The Russian Orthodox Church is calling for the punishment of vandals who used chainsaws to topple at least four wooden crosses in two regions over the weekend, prompting widespread outrage that some fear might lead to religious unrest.
Unknown vandals cut down three wooden crosses in the Chelyabinsk region and one in the Arkhangelsk region. The motive was unclear, but the actions occurred two weeks after Ukrainian feminists sawed down a memorial cross in Kiev to denounce the harsh two-year prison sentences handed down to Pussy Riot musicians for singing an anti-Putin song in Moscow's Christ the Savior Cathedral.
Anna Shevchenko, a member of Femen, the Ukrainian feminist group behind the Kiev incident, endorsed the chainsaw attacks in Russia and called for them to continue. But Shevchenko, speaking during an interview with Ekho Moskvy radio on Sunday, did not claim responsibility on behalf of Femen for carrying them out.
Father Vsevolod Chaplin, who oversees relations between the Russian Orthodox Church and the state, called for the police to find those responsible and punish them.
"These actions speak clearly about the moral values of those who are encroaching on the church," Chaplin told Interfax. "By these symbolic actions, they are trying to impose their will over the majority of the people."
Police in both regions said they were looking into the incidents as acts of vandalism. No criminal cases had been opened as of late Sunday afternoon. Vandalism charges can carry up to three years in prison.
The church has found an unlikely ally in Pyotr Verzilov, the husband of Nadezhda Tolokonnikova, one of the three jailed members of Pussy Riot. He condemned the vandalism and said the female punk group had nothing to do with it.

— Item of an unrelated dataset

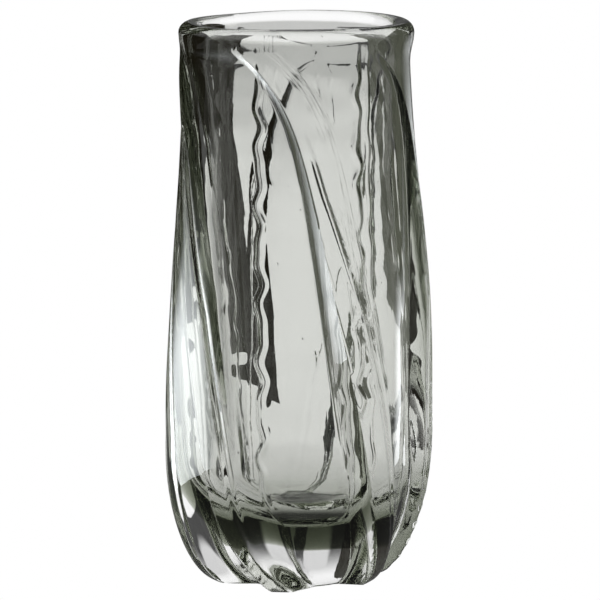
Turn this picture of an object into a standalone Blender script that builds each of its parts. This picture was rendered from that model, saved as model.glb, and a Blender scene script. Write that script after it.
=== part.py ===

The church's image has been tarnished by a series of leadership scandals, including the Pussy Riot trial, which cast the spotlight on the close ties between the church and state; Patriarch Kirill's ownership of an expensive Swiss Breguet watch and luxury residences; and a recent car crash involving a priest. But the sawing down of crosses is seen by some observers as an attack on ordinary believers.
"There is something meaningful in the fact that the destructive power has turned, not on gold-plated houses or Mercedes cars believed to be driven by priests … but on the simple, wooden cross — a very original, very central, very undoubted Christian symbol. Is it because this symbol is the most defenseless?" Andrei Zolotov Jr., a RIA-Novosti journalist who closely follows the Orthodox church, wrote on his Facebook page.
The top clergyman in the Moscow region village of Vnukovo, Father Vasily, described the cross attacks as "incivility in the worst sense of the word."
"All of our churchgoers are educated people, and while they look at the Pussy Riot action with a bit of humor, they are observing these actions against the crosses with a deep sense of sadness," Father Vasily said by telephone Sunday.
A priest in the city of Ryazan was more circumspect. "We are the ones who are provoking this situation," he said, speaking on condition of anonymity to avoid being reprimanded by his superiors. "People dislike the authorities, and in their eyes the church is an organization that is closely connected to the state. Even the muscle that we flex is state muscle."
Human rights ombudsman Vladimir Lukin criticized the vandals as "cowards" and demanded that they offer a public explanation of their actions.
He said the vandals should borrow a page from Narodnaya Volya, or the People's Will, a leftist terrorist group in the 19th century that assassinated Tsar Alexander II. "They often stayed at the crime scene because they saw their outrageous crimes in the context of their ideas and they were ready to take responsibility for them," Lukin said in an interview with Russian News Service radio.